Author David Laskin, a friend of Doig, said, “Ivan Doig was the consummate professional writer – a man of infinite imagination and equally infinite conscientiousness.”

“Though Ivan wrote mostly fiction in recent years, he was meticulous about getting everything exactly right – from the most minute period detail to the ‘feel’ of a place in time. Every word he published had the ring of truth. He was tough but he knew how to enjoy himself, and a big part of that enjoyment came from hanging out with fellow writers and nurturing them along.”

Doig, an only child, was born on June 27, 1939, and grew up along the Rocky Mountain front in Montana, where many of his stories are set.

His mother, Berneta Ringer Doig, died when he was 6, and he was raised by his father, ranch hand Charlie Doig, and his maternal grandmother.

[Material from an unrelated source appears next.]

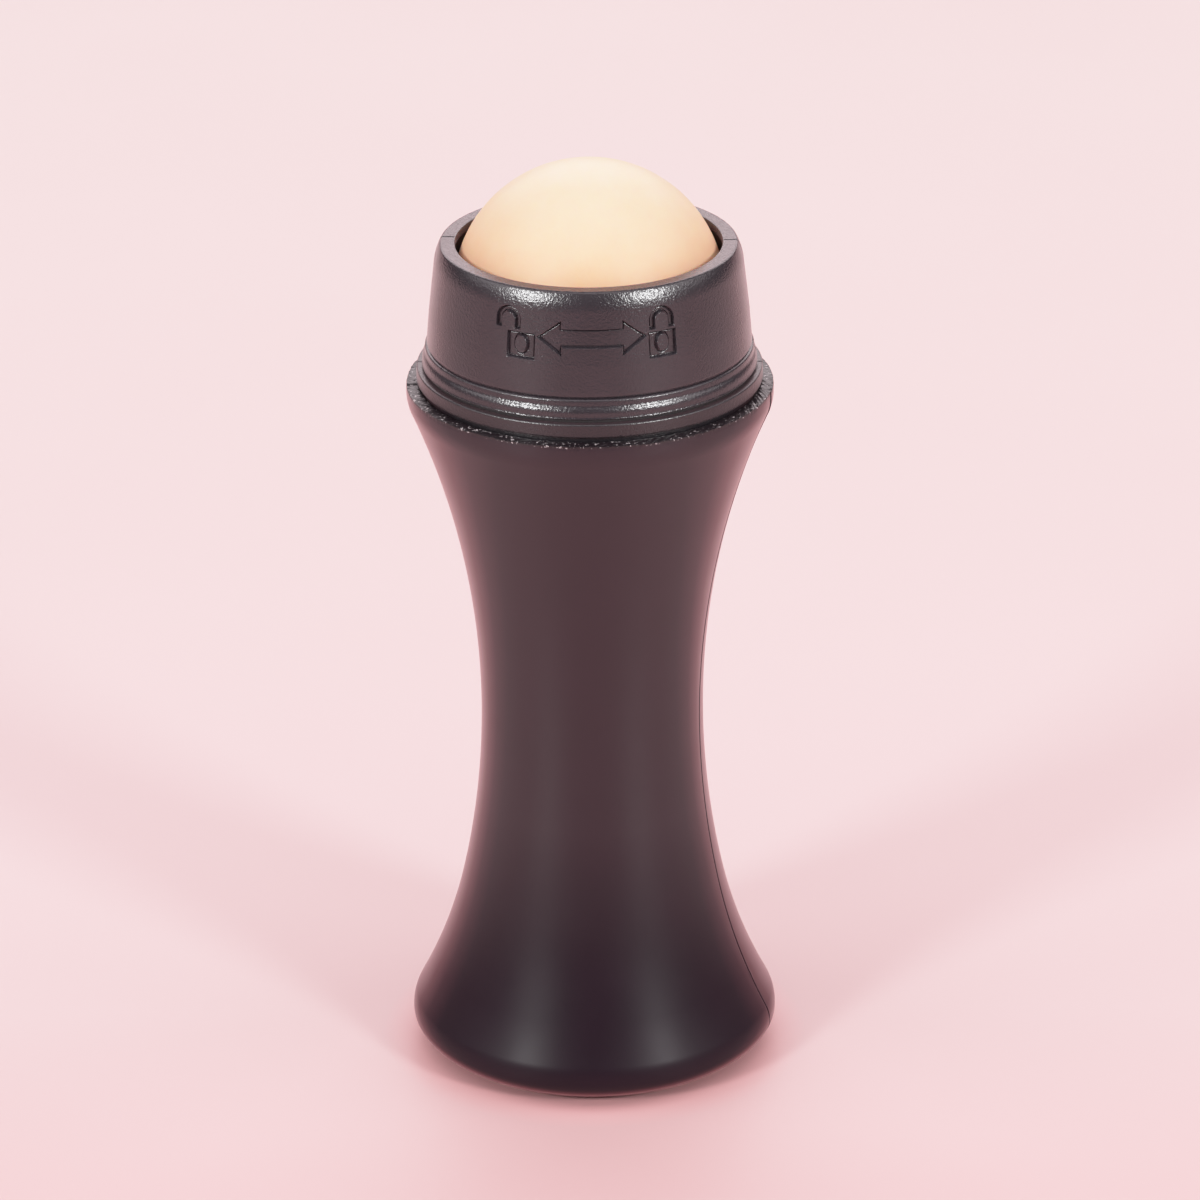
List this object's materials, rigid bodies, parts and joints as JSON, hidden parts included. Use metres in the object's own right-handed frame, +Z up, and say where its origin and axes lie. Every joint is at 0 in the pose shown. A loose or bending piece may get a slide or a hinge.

Propelled by encouragement from a number of teachers and eager to pursue a career more promising than his father’s, Doig earned a full ride to Northwestern University where he earned his bachelor’s and master’s degrees in journalism.

It was there, while he was teaching a summer journalism program, that he met the woman who would become his wife and partner.

He was solid and grounded and hard-working and no-nonsense. He believed in fairness and that everybody should get a fair break. He did not put on airs or strut around even once he’d made a name for himself, Carol Doig said.

“He was the kind of guy you could depend on, and I did for 50 years,” she said.

Doig worked at several newspapers, including one in Decatur, Illinois – where he said he came to understand John Keats’ phrase “amid the alien corn” – but found that he was drawn to writing books, according to one of his posts on his website.

He and his wife moved to the Seattle area after he was accepted at the University of Washington, where he earned his Ph.D in history.

Carol Doig, also a graduate of Northwestern’s journalism school, worked for the Herald of Everett and taught at Shoreline Community College. She also helped research and edit her husband’s books.

Plata said in a news release that Doig believed ordinary people deserve to have their stories told, and he did that in fact and fiction, beginning with “This House of Sky,” a memoir of his own upbringing in Montana.

The book attracted a wide readership and was a finalist for the National Book Award. He later wrote a second memoir, “Heart Earth,” which his widow described as his most-overlooked book. But it was for his painstakingly researched and historically accurate novels that he won enduring readership and acclaim.

Two late novels, “The Bartender’s Tale” and the yet-to-be-published “Last Bus to Wisdom,” were inspired by his childhood and came as close to autobiography as Doig ever got in his fiction.

In them, he writes of his father’s habit of taking him along to the saloons where he liked to hire on haying crews; of losing his mother and being raised by his father and his ranch-cook grandmother.

“Ivan Doig has been, from ‘This House of Sky,’ his first grand entry into literature, one of the great American voices, full of grace, abounding in humanity, easeful in narration, hypnotic in pace, grand in range,” said Australian novelist Thomas Keneally.